Auffallend war in meinen Augen
die Tatsache, dass ein Clubmitglied eigentlich nichts davon habe, wenn
er in einem Club aktiv sei – »außer dem eigentlichen Spaß natürlich«. Es
gab zu der Zeit Clubausweise, mehr aber nicht. Ebensowenig habe der
Verlag davon; beide Seiten lebten gewissermaßen nebeneinander her. »Eine
Art PERRY RHODAN-Fan-Zentrale könnte für beide Seiten etwas erreichen«,
formulierte ich vage.
Von vorneherein sollte die geplante
Vereinigung unabhängig vom Verlag sein, ich dachte an einen eigenen
Verein. Ich wollte aber ebenso, dass der Verlag den Verein unterstützt
und dass er auch offiziell Mitglied darin werden sollte. Ebenso war von
vorneherein klar, dass der Verein »demokratisch strukturiert« werden
sollte.
Mein eigentliches Ziel, das in der Küche bei Hermann
Ritter intensiv diskutiert wurde, war aber das
»Dienstleistungs-Angebot«. Dazu äußerte ich mich klar: »Die Fan-Zentrale
kann klare Service-Angebote anbieten, was der Verlag nicht kann
(aufgrund der anderen Produktionsmöglichkeiten).« So wollte ich gern,
das die Fan-Zentrale beispielsweise Produkte herstellen sollte, die Fans
nur »erhalten, wenn sie in dieser Zentrale Mitglied sind«. Ziel war,
den engagierten Fans Dinge anzubieten, »die sie sonst nirgends
erhalten«, während gleichzeitig der Verlag eine Möglichkeit erhielt,
»Fans stärker an sich zu binden und als Multiplikatoren einzusetzen«.
Mein
gesamtes Konzept kam aus der fannischen Denkweise heraus.

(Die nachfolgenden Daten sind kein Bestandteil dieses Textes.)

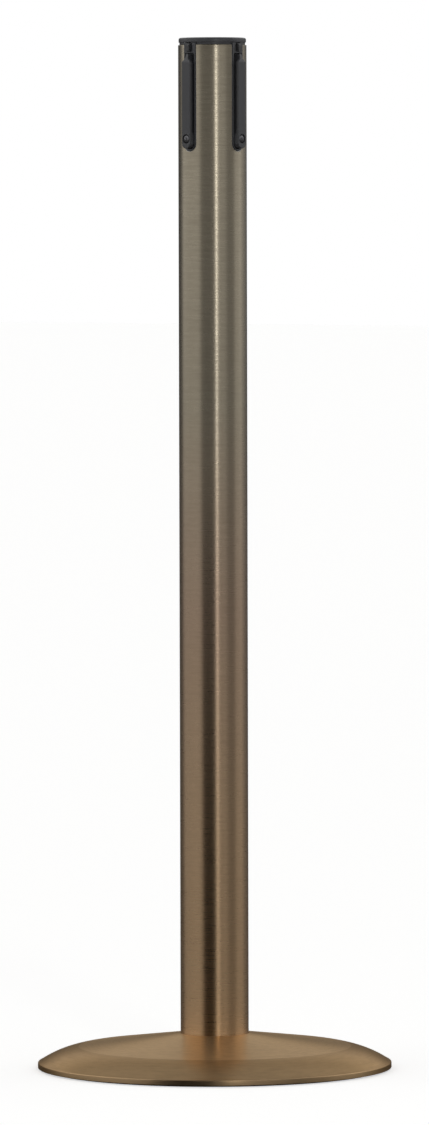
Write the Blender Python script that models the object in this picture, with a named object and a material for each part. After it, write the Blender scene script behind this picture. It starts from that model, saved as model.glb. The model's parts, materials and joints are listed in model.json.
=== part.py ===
"""Belt barrier post: a satin bronze tube on a weighted round base, with four belt receivers at the top.

Metres, +Z up. The origin is on the floor under the middle of the base. The four receivers face
along -Y (front), +X (right), +Y (back) and -X (left).
"""

import math

import bmesh
import bpy
from mathutils import Matrix, Vector

MM = 0.001

# ---- Driving dimensions -------------------------------------------------------------------------
POST_HEIGHT = 960 * MM
TUBE_RADIUS = 31.75 * MM
TUBE_WALL = 1.6 * MM
BASE_RADIUS = 165 * MM

# Clearance between pieces that touch.
GAP = 0.3 * MM
# How far a joined shape runs into its neighbour, and a cutter past the face that it cuts.
OVERRUN = 1.0 * MM

TUBE_SIDES = 48
BASE_SIDES = 72
WASHER_SIDES = 32
ROD_SIDES = 24
SCREW_SIDES = 20
HEX_SIDES = 6
ROUND_STEPS = 10
CAP_EDGE_STEPS = 4
CROWN_STEPS = 3

# Spun base cover: nearly flat top, a crease, then a slightly crowned slope down to a short rim.
COVER_WALL = 1.2 * MM
COVER_NECK_HEIGHT = 33.6 * MM
COVER_CREASE_WIDTH = 38 * MM
COVER_CREASE_HEIGHT = 21.2 * MM
COVER_CROWN = 2.1 * MM
COVER_RIM_HEIGHT = 5.8 * MM
COVER_RIM_ROUND = 1.0 * MM
COVER_FLOOR_GAP = 1.5 * MM

# Cast iron weight under the cover.
WEIGHT_FLOOR_GAP = 3.0 * MM
WEIGHT_COVER_GAP = 0.4 * MM
WEIGHT_WEB = 7.0 * MM
SOCKET_ROOM = 6.0 * MM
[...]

Ich wollte
tatsächlich etwas Gutes für die Fan-Szene tun. Meinem Chefredakteur
brauchte ich aber nicht mit einer fannischen Argumentation zu kommen:
Wenn der Verlag die Fan-Zentrale unterstützen sollte, musste der Verlag
auch etwas davon haben.
Ich sah die Fan-Zentrale in meinem
Arbeitspapier auch als Unterstützer und Förderer lokaler Veranstaltungen
und hatte bereits Visionen einer weiteren Zukunft. »Eine Zusammenarbeit
mit Schulen oder Volkshochschulen wäre möglich«, formulierte ich. Zu
der Zeit war ich sehr optimistisch, was solche Fragen anging: Im nahe
gelegenen Ettlingen hatte ich mehrfach die Chance gehabt, unsere Serie
vor Schulklassen vorzustellen und mit Schülern ins Gespräch zu kommen.
Warum also sollte so etwas nicht häufiger und aktiver gemacht werden?